It is always handy to have a device dat is able to deliver a lot of current in one time. You can use it to zap nicd’s, test some components, spotwelding batterys, test inrush protection ,blow up cheap Chinese multimeters, of or like me, test transformers and inductors . In theory, f.i for spotwelding you need a lot more current and thus capacitance, and thicker wires etc
I have a few other pages about testing inductors. At first sight they do something similar but that is not entirely the case. The device on this pages dumps a whole lot of current, but just one single time. My other saturation tester pulses with a certain frequency and you change dutycycle until you see saturation. So you know something about it’s behavior at a certain frequency and dutycycle.
The zapper on this page is pure a current test. You can see the core of an inductor as a selfinductance multiplier. But by witch factor depends on the current. The current produces magnetic fluxlines in the core-material. But the core can not handle an infinitive amount of flux. By dumping a lot of current in one time you can see how the inductor and for most the core react to that. An inductor likes to handle a constant current, they do not like changes in current and “fight” that. You see that in the first part of the curve. The current increases over time until the point it gets to much and the core saturates, from that point you see the current rising much faster.

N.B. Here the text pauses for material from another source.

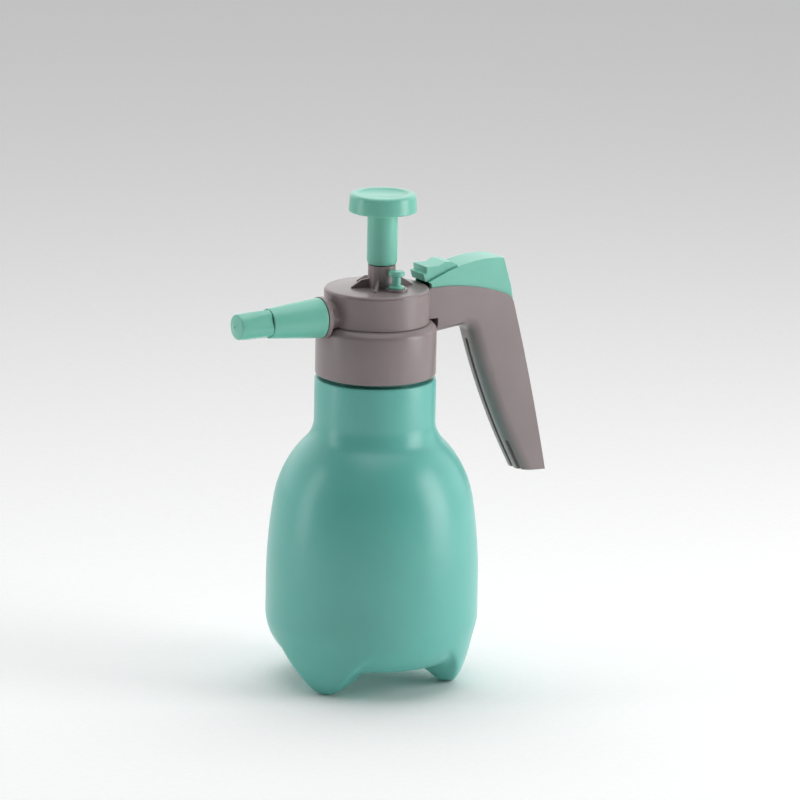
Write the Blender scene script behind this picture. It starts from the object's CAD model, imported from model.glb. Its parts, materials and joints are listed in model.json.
import json
import math

import bmesh
import bpy
from mathutils import Matrix, Vector

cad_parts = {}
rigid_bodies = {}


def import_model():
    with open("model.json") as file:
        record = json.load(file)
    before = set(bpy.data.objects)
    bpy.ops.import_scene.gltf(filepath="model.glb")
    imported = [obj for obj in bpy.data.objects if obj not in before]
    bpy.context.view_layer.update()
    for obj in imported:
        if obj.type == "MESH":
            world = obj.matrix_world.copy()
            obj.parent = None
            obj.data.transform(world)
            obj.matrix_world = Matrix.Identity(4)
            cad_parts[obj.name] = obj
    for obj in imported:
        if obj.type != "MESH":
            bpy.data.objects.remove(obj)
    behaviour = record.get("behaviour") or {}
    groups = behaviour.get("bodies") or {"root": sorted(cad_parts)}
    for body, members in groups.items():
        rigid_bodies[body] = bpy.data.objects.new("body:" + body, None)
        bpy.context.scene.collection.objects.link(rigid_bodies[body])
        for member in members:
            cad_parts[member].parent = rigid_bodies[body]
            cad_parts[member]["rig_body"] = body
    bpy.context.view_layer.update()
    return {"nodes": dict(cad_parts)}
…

This is important to know because it still more or less works after saturation but it can get very hot. The amount of current increases, that sounds good, but the selfinductance decreases and so degrades an important function of the inductor. To store and “relocate” energy. This is very important for an inductor in SMPS’s. You see the small inductor on the picture above. It saturates here at 3,3A and is not fried. If I short the output of the zapper and feed it 20V it delkivers 354A. To much for the used SK10 thyristor. My caps are 200V and together 6000 uF. I will need a very heavy thyristor if I wanted to use it at 200 VDC.
By dumping a lot of current in one time the influence from frequency / dutycycle is minimized. But also the risk, it is very easy to burn it if you increase the dutycycle to much and to long. You must react very fast if it goes in saturation If you do both tests you can compare the results and get a better idea about the inductor. I combine this with several other tests if I need to design an inductor or transformer.
You can do more with the measured data. You can use it to calculate things like selfinductance. Some formula’s
Q = CV Full power that would be 0.006F x 200V = 1,2 Coulomb
V = L(delta_I / delta_T) for instance to calculate L (L in Henry, Time in seconds, I in Ampere. In the picture above it would be something like 20V = 100 uH(2A x 0,00001s)
Vrms = 4.44 x F x N x A x B B=tesla (datasheet), A= meter2, N = turns, F= Hz This formula is not direct usable here but it a useful one for other test and measurements.